Une réaction attendue après la publication dans Libération de documents administratifs encourageant à donner la priorité aux personnes en situation régulière. Le quotidien s’est notamment procuré un mail de la Direction départementale de la cohésion sociale (DDCS) du Calvados adressé aux associations d’accueil de SDF, demandant ne plus prendre en charge les déboutés du droit d’asile, pour faire face au manque de places. Autre exemple cité par le journal, dans le Haut-Rhin: le cahier des charges du 115 prévoit la prise en compte du "statut administratif" des sans-abri.
Sur le site Internet de la revue Actualité sociales hebdomadaires -destinée aux travailleurs sociaux-, plusieurs responsables associatifs, dont un directeur du réseau ville-hôpital, font aussi état de consignes données au 115, le Samu social, pour sélectionner les gens en cas de manque de place, particulièrement criant à en Ile-de-France. Dans ce contexte, et alors que le froid sévit déjà, la Croix Rouge s’inquiète également du sort des migrants et des demandeurs d’asile, qui n’osent pas toujours se présenter dans ces centres de peur d’être expulsés.
Selon le ministre, qui s’est dit "choqué" par ces dérives, il s’agirait de pratiques isolées. A la Mie de pain, plus grand centre d’hébergement d’urgence parisien (432 lits), on nie d’ailleurs tout écrémage.
Il n’empêche, même si la discrimination n’est pas la règle, son existence inquiète. "Les étrangers sans-abri ne sont pas des variables d’ajustement", s’indigne dans un communiqué la Fédération nationale des associations d’accueil et de réinsertion sociale (Fnars), qui regroupe 850 associations s’occupant de près de 3.000 services d’aide aux sans-abri.
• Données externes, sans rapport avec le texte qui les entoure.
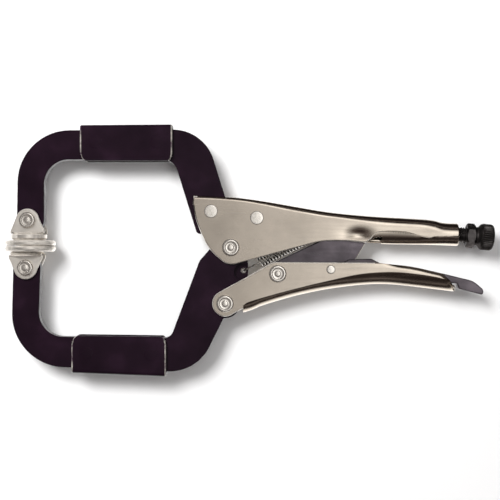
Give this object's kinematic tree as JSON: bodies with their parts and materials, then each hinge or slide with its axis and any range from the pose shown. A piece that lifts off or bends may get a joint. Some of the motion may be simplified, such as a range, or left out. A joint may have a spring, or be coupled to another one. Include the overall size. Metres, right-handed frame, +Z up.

Elle rappelle que "le principe d’accueil inconditionnel des plus démunis" est inscrit dans l’article L 11-2 du Code d’action sociale qui "impose d’accueillir toutes les personnes sans abri ou en détresse, sans poser de condition de régularité de séjour". Tous les centres d’hébergement sont donc dans la légalité "lorsqu’ils accueillent des étrangers en situation de détresse, quelle que soit leur situation administrative", souligne encore la Fnars.
Le principe d’inconditionnalité a été rappelé en 2007 par Nicolas Sarkozy: "Ce n’est pas aux associations de contrôler les papiers", avait-il assuré alors que certains députés UMP s’étaient prononcés pour l’abrogation du principe d’inconditionnalité.